When the Seattle Times newsroom of ink-stained bar flies was still evolving into today's serious if not somber journalists, Carlton Smith would say, between sips and drags at a bar across the street, "Jesus, these new people - they jog and eat granola. And they consider themselves reporters!" Smith was a dying breed which is now dead, as is he. The former Times and Seattle Weekly writer, 64, died Easter Sunday of unknown causes on his doorstep in Reno. True to his calling as a shoe-leather journalist, he was still living paycheck-to-paycheck.

He'd been depressed about finances but was about to fulfill a contract with his final true-crime book, then begin work on a historical novel and return to newspaper writing parttime, his ex-wife told Times book editor Mary Ann Gwinn. He'd penned 25 books including best-seller The Search for the Green River Killer. His co-author and now-Seattle University journalism prof Tomas Guillen called Smith "a writer's writer" who looked the part - "always a little disheveled."

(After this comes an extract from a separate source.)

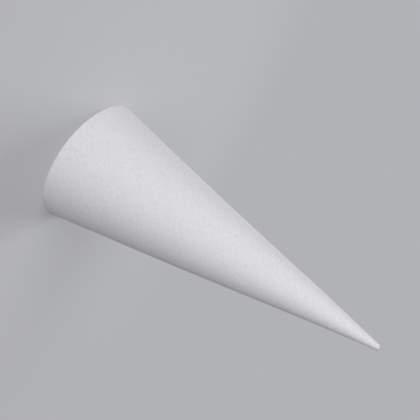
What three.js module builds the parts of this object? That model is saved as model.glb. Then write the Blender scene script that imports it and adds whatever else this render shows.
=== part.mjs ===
// A paper cone sleeve: one fan-shaped sheet of stiff white paper, rolled once round on itself
// and glued along the seam where it overlaps. It stands on its open mouth, with the blunt tip up.
// Millimetres, +Z up, origin at the centre of the mouth.
import * as THREE from "three";

// Driving dimensions.
const mouthDiameter = 65; // across the outside of the open mouth, as the mean of all directions
const mouthOutOfRound = 3.25; // how much less than that it measures the narrow way, and more the wide way
const narrowDirection = 45; // degrees from +X, the way across that the soft mouth is pressed narrow
const tipDiameter = 2.6; // across the outside of the blunt tip
const sideLength = 167; // along the side, from the rim to the tip
const paperThickness = 0.4; // one layer of the sheet
const overlapAtMouth = 14; // how far the sheet runs over itself, measured round the rim
const seamDirection = 90; // degrees from +X, where the middle of the overlap faces
const paperColour = 0xdcdbdf; // cool off-white

// How finely the curved sheet is faceted.
const facetsPerTurn = 96;
const stepsAlongSide = 8;

// Sizes that follow from the driving dimensions.
const fullTurn = 2 * Math.PI;
const mouthRadius = mouthDiameter / 2;
const tipRadius = tipDiameter / 2;
const halfAngle = Math.asin((mouthRadius - tipRadius) / sideLength);
const coneHeight = sideLength * Math.cos(halfAngle);
const wallAcross = paperThickness / Math.cos(halfAngle); // one layer, measured level
const overlapAngle = overlapAtMouth / mouthRadius;
const innerEdgeAngle = THREE.MathUtils.degToRad(seamDirection) - overlapAngle / 2;

// The mouth's oval outline: narrowest in narrowDirection and widest square to it.
function mouthOutlineRadius(angle) {
  const fromNarrowWay = angle - THREE.MathUtils.degToRad(narrowDirection);
  return mouthRadius - (mouthOutOfRound / 2) * Math.cos(2 * fromNarrowWay);
}

// The sheet winds outwards by one layer in each turn, so its outer end lies flat on its inner end.
// turned is the angle from the inner end, and the outside averages the mouth's outline.
function outsideRadius(turned) {
  const middleOfOutside = overlapAngle + fullTurn / 2;
  const windingOut = (wallAcross * (turned - middleOfOutside)) / fullTurn;
  return mouthOutlineRadius(innerEdgeAngle + turned) + windingOut;
}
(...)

California-born, Smith came up through the ranks - a copy boy at the LA Times where he later became a reporter, then hitting the road, writing for the Eugene Register-Guard and Portland's Willamette Week, landing here at the Times in 1983. A collection of his and Guillen's reporting on the Green River killer wound up a finalist for the 1988 Pulitzer Prize in investigations.

He had been writing true crime books since the 1990s, among them Death of a Little Princess on the JonBenet Ramsey case and Wichita's "blind, torture, kill" case, The BTK Murders.

Free-lancing for SW, he wrote a 2002 piece, Truth or Death, about the possible execution of Green River killer Gary Ridgway, and a 2003 follow-up, The Devil We Now Know, after Ridgway was spared the death penalty. As the killer droned on, repeating his pleas to murdering four dozen humans, Smith sensed "something ritualistic, almost sacred..." in the wake of "an evil that had once seemed to be the work of the devil himself."

But it was only Gary Ridgway of Auburn, a nondescript 54-year-old painter at the Kenworth truck factory in Renton, a man so plebeian in his tastes and demeanor through the years that no one would have believed that he had murdered at least 48 women, most of them less-experienced prostitutes or runaway teens, many of them in his own house, in his own bed.

Mark Zusman, editor of Willamette Week, says he recently exchanged e-mails with Smith, who was scoping out a story in Portland. At the end of one email about his interest in writing about the topic, Zusman says, "Smith signed off with the following comment, a perfect coda to his journalistic career:"

But goddamit, reporters need to ask these kinds of questions and get answers or even denials -- otherwise they're worth nothing more than official ditto paper.